Les choix en termes d'équipement pour un personnage se comptent en centaines, au point de proposer une option automatique pour s'équiper. Et si cela ne suffit pas, il est possible de construire des pièces et d'en débloquer d'autres en investissant des ressources dans des firmes dans le jeu, en plus de celles obtenues sur les monstres et dans les quêtes, via un terminal dédié. On peut également débloquer des emplacements sur les pièces pour ajouter des bonus et modifier les statistiques.
Il faut ensuite sélectionner ses compétences actives, et passives, parmi un choix relativement restreint cette fois selon sa classe et ses armes. Le choix de la classe se fait via un arbre classique du genre, et aller jusqu'au bout d'une classe avancée débloque l'accès aux armes de celles-ci même en en sélectionnant une autre. Il y a aussi le fait que les compétences (actives et passives) ont des niveaux à augmenter via des points. Plus des cris de guerre qui sont paramétrables, pour choisir les déclencheurs et bonus apportés en cas de réponse. La galerie de compagnons pour compléter le groupe se contente d'une classe, demandant donc de réfléchir à la composition de ce dernier pour avoir un équilibre.

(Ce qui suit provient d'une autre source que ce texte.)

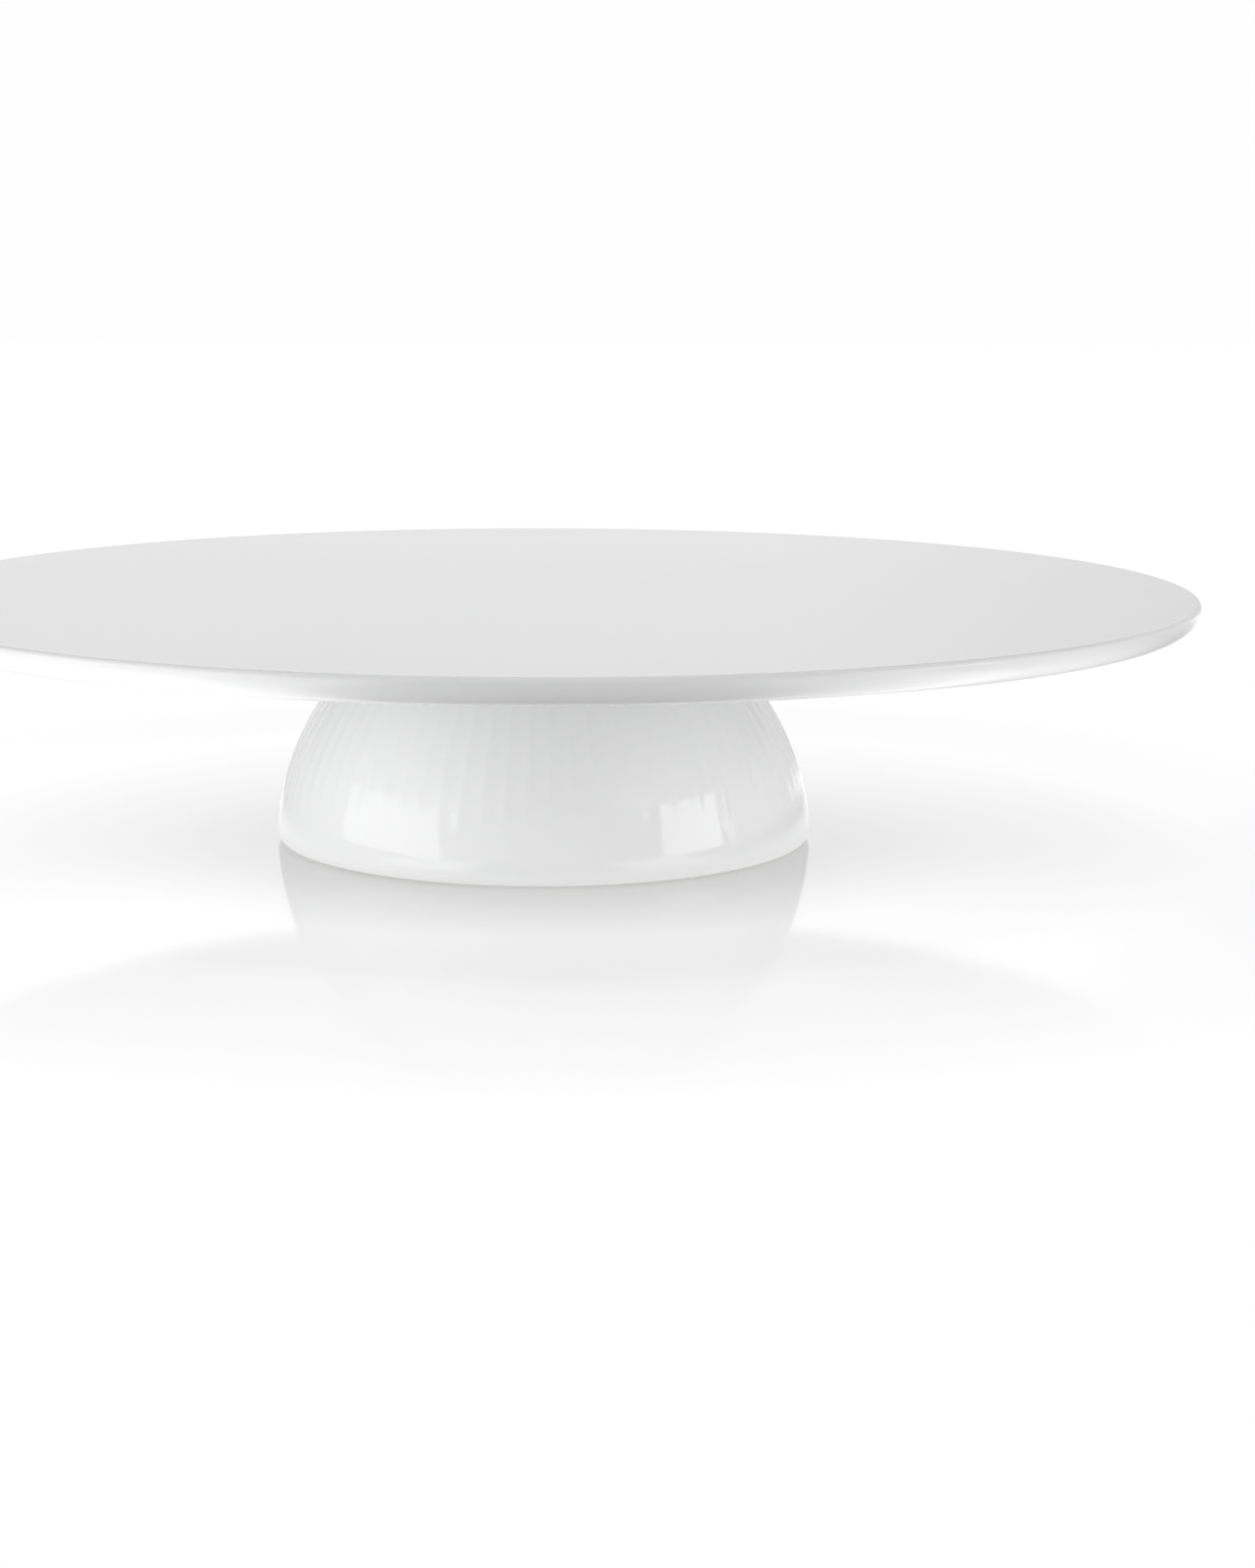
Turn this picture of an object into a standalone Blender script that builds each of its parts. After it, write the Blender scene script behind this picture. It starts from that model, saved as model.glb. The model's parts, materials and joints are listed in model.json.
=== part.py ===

Le joueur a accès à toutes les classes s'il prend la peine de les monter. C'est relativement facile une fois le Skell débloqué et équipé, car il moins handicapant de se battre avec deux compétences en début de progression d'une nouvelle classe. Mais le Skell a lui aussi ses compétences propres, liées elles à l'équipement embarqué.
On peut regretter un peu que l'utilisation du Skell arrive plus ou moins au moment de finir une classe avancée, alors qu'on commence à pouvoir faire des combinaisons de classes.
Il n'est pas nécessaire de pousser jusqu'au bout de l'optimisation pour compléter l'histoire. Certains builds déséquilibrés peuvent d'ailleurs fortement perturber la progression, au point de gâcher l'expérience de jeu. Une précision pour ceux souhaitant prendre des raccourcis, mais aussi pour nuancer l'équilibrage de l'ensemble. On peut compenser en grande partie en accumulant les niveaux, repoussés à 99 dans cette Definitive Edition.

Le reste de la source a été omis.